» **What is expected**
Give back exactly the lines from the start of the listing to the line containing "linear(204, 172, 142))", inclusive, and nothing beyond them.

= = =

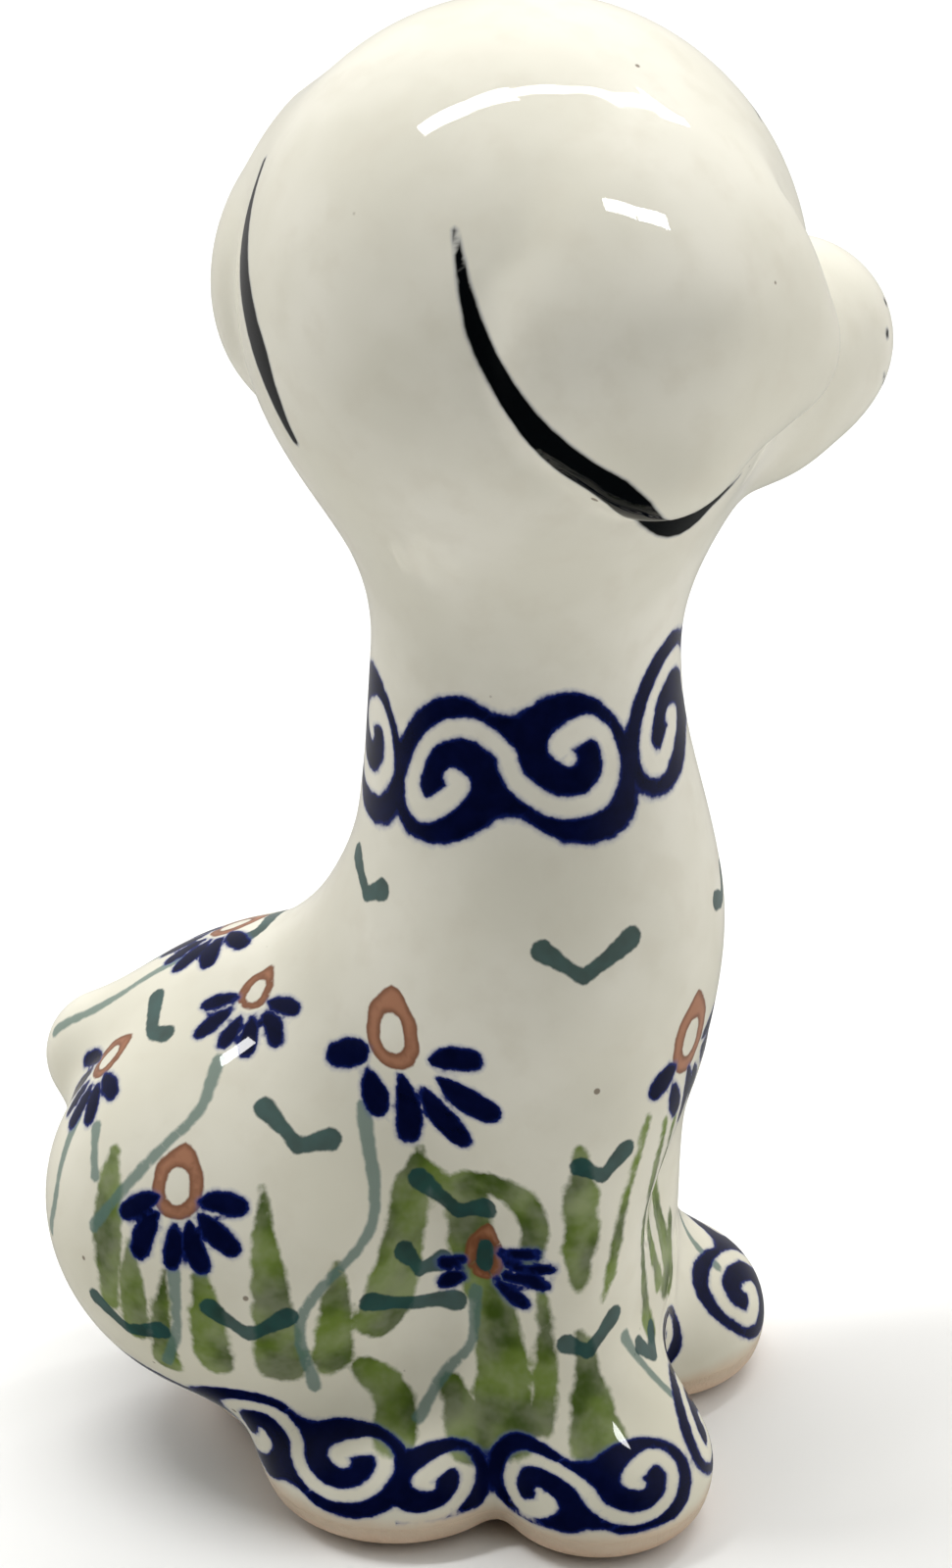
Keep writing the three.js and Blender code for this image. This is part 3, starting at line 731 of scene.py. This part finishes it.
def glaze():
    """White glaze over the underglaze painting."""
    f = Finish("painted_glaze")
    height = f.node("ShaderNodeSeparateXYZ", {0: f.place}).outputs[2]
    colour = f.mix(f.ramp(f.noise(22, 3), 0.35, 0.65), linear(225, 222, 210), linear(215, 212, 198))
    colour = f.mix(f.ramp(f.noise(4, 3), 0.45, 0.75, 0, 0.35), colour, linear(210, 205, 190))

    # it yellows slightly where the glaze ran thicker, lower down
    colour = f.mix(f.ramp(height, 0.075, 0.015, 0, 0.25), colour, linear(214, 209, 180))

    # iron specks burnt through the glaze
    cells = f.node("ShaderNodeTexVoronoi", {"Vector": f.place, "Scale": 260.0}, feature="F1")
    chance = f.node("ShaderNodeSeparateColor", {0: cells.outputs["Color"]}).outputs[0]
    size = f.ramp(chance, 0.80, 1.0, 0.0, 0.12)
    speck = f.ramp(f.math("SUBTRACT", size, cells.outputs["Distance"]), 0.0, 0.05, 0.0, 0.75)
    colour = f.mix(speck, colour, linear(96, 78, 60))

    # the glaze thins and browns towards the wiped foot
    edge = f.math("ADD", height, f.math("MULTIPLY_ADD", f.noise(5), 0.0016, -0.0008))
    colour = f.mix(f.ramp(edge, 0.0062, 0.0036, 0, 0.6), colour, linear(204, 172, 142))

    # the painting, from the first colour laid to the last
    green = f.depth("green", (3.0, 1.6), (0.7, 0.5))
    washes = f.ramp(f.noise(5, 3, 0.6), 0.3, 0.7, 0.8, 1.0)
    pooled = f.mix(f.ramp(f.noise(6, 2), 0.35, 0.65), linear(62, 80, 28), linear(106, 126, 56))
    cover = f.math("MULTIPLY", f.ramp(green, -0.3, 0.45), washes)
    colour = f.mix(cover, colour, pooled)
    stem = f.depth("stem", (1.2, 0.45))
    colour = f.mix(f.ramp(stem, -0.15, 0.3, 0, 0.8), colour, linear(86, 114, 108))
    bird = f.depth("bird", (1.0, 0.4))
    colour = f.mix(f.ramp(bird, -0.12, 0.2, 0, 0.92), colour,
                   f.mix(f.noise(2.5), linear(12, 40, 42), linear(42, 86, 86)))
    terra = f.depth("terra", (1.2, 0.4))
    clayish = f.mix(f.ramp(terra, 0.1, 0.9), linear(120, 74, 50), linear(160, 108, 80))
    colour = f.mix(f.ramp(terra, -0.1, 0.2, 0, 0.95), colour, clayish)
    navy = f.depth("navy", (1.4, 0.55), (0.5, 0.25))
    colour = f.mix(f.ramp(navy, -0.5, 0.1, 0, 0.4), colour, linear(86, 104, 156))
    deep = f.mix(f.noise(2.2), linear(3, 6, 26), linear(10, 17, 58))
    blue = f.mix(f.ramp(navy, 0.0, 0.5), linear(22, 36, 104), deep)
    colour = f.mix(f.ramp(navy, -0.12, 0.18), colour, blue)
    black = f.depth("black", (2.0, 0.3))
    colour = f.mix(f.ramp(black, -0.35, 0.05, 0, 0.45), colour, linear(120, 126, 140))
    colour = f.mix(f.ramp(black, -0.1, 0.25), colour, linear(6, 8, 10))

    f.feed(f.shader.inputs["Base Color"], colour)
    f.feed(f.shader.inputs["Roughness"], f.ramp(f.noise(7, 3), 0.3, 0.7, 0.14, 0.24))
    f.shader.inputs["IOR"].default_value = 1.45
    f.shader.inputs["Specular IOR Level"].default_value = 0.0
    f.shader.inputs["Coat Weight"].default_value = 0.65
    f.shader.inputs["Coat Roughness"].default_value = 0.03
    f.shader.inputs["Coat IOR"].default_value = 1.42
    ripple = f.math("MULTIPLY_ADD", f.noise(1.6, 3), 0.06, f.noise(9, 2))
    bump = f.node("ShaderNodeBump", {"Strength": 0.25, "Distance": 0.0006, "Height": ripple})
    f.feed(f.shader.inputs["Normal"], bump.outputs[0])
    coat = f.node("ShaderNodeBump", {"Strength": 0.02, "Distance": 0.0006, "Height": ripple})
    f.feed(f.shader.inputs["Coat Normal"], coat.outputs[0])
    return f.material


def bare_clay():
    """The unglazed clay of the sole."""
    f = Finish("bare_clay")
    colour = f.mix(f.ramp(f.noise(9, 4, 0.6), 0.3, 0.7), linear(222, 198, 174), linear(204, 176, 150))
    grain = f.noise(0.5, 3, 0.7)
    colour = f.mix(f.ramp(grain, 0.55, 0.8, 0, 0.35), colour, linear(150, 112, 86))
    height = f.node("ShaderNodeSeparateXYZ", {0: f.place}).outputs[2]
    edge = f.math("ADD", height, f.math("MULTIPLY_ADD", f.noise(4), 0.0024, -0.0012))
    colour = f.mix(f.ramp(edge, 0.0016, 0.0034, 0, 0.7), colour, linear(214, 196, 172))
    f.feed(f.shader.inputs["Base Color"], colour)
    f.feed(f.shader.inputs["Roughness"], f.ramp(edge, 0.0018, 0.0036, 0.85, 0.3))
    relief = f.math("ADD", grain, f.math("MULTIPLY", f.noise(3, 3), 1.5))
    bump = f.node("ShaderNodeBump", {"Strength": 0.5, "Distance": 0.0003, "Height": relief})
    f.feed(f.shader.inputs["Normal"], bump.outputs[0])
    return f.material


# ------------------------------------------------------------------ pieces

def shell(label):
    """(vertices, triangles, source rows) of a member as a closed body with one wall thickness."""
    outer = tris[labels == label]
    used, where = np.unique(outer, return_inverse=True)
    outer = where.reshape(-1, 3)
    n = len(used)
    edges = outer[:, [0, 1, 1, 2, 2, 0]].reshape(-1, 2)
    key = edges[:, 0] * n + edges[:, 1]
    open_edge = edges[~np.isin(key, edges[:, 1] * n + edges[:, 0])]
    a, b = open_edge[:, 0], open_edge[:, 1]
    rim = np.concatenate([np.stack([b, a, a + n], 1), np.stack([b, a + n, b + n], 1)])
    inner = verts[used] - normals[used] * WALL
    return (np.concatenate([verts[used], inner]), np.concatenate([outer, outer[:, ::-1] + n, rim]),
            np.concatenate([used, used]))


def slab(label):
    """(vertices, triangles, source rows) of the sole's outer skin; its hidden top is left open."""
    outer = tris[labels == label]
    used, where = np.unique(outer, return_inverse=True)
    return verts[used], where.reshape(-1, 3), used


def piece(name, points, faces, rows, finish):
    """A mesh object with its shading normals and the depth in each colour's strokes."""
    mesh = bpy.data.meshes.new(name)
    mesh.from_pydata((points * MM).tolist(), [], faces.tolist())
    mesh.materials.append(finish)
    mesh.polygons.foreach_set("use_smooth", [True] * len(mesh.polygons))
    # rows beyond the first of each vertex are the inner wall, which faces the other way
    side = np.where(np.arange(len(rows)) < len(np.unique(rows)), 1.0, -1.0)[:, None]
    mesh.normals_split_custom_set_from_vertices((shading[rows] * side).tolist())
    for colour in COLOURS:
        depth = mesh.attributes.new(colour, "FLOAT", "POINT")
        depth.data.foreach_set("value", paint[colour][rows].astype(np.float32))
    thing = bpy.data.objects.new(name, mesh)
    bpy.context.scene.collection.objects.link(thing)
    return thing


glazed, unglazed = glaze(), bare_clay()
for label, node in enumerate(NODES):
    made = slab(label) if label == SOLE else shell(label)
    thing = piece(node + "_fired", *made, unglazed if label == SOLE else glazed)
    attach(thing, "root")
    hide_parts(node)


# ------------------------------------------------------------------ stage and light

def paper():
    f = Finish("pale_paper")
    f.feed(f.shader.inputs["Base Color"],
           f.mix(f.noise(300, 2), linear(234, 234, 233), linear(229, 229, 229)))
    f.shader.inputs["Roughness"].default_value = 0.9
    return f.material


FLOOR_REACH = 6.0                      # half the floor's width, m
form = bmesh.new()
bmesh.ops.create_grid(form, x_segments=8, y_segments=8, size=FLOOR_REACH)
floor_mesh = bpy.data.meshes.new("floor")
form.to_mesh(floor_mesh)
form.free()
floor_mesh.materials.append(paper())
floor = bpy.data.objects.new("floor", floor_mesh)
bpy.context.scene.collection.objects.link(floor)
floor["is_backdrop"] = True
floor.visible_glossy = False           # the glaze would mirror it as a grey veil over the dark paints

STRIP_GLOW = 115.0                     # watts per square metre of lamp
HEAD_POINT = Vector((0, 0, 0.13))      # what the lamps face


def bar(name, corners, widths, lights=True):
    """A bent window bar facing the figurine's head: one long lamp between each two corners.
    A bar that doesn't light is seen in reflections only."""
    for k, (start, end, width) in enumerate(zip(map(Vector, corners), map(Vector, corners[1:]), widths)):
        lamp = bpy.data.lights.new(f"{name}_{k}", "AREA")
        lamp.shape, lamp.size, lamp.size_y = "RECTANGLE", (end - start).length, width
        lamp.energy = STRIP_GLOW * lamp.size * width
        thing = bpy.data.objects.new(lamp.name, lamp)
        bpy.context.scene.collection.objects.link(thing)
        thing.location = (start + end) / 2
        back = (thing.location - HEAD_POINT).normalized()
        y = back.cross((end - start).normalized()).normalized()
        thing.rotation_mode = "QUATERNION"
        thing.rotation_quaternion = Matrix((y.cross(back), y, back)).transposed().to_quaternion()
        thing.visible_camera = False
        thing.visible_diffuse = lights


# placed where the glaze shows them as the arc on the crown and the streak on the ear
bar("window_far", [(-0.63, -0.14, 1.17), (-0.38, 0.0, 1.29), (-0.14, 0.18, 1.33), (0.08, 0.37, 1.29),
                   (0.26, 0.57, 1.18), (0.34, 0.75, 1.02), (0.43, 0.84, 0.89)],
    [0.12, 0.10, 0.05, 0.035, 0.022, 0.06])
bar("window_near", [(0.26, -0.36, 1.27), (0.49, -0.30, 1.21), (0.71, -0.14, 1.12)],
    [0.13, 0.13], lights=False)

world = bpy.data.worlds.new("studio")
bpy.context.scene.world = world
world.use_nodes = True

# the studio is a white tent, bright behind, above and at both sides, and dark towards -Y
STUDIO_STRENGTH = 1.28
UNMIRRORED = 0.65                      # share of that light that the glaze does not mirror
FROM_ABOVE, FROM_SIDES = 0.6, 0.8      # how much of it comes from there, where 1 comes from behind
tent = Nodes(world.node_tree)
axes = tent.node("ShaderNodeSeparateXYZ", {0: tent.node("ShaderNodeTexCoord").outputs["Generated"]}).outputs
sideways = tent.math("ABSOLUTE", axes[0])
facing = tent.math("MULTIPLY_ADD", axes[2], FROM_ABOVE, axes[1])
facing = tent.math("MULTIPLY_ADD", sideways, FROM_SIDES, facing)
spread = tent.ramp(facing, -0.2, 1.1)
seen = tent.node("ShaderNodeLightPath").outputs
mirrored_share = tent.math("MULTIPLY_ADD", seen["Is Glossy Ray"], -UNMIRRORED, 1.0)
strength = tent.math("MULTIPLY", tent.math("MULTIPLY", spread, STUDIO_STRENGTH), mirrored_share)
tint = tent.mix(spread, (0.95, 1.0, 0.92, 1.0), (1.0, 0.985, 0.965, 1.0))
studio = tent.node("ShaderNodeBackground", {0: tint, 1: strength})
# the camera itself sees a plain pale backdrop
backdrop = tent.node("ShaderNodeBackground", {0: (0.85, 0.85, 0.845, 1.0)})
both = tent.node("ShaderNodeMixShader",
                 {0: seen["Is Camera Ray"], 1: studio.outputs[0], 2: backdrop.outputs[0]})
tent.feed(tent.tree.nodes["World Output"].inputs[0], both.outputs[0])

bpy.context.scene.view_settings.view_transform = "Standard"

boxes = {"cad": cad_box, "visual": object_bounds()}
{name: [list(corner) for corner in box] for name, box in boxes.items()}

= = =

» **Output below**
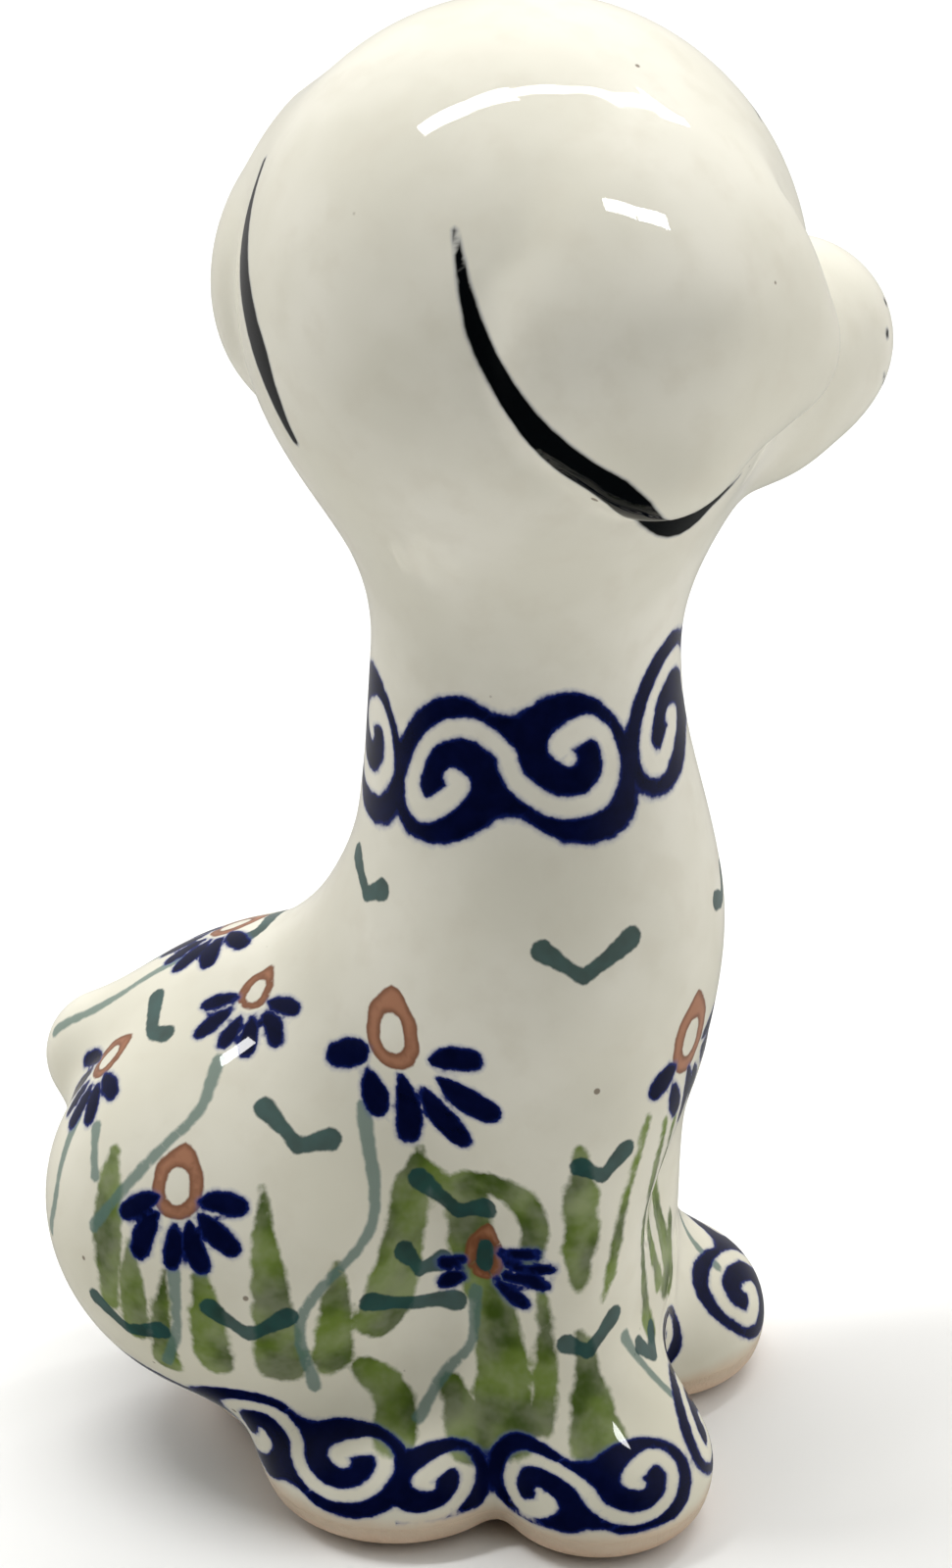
Keep writing the three.js and Blender code for this image. This is part 3, starting at line 731 of scene.py. This part finishes it.
def glaze():
    """White glaze over the underglaze painting."""
    f = Finish("painted_glaze")
    height = f.node("ShaderNodeSeparateXYZ", {0: f.place}).outputs[2]
    colour = f.mix(f.ramp(f.noise(22, 3), 0.35, 0.65), linear(225, 222, 210), linear(215, 212, 198))
    colour = f.mix(f.ramp(f.noise(4, 3), 0.45, 0.75, 0, 0.35), colour, linear(210, 205, 190))

    # it yellows slightly where the glaze ran thicker, lower down
    colour = f.mix(f.ramp(height, 0.075, 0.015, 0, 0.25), colour, linear(214, 209, 180))

    # iron specks burnt through the glaze
    cells = f.node("ShaderNodeTexVoronoi", {"Vector": f.place, "Scale": 260.0}, feature="F1")
    chance = f.node("ShaderNodeSeparateColor", {0: cells.outputs["Color"]}).outputs[0]
    size = f.ramp(chance, 0.80, 1.0, 0.0, 0.12)
    speck = f.ramp(f.math("SUBTRACT", size, cells.outputs["Distance"]), 0.0, 0.05, 0.0, 0.75)
    colour = f.mix(speck, colour, linear(96, 78, 60))

    # the glaze thins and browns towards the wiped foot
    edge = f.math("ADD", height, f.math("MULTIPLY_ADD", f.noise(5), 0.0016, -0.0008))
    colour = f.mix(f.ramp(edge, 0.0062, 0.0036, 0, 0.6), colour, linear(204, 172, 142))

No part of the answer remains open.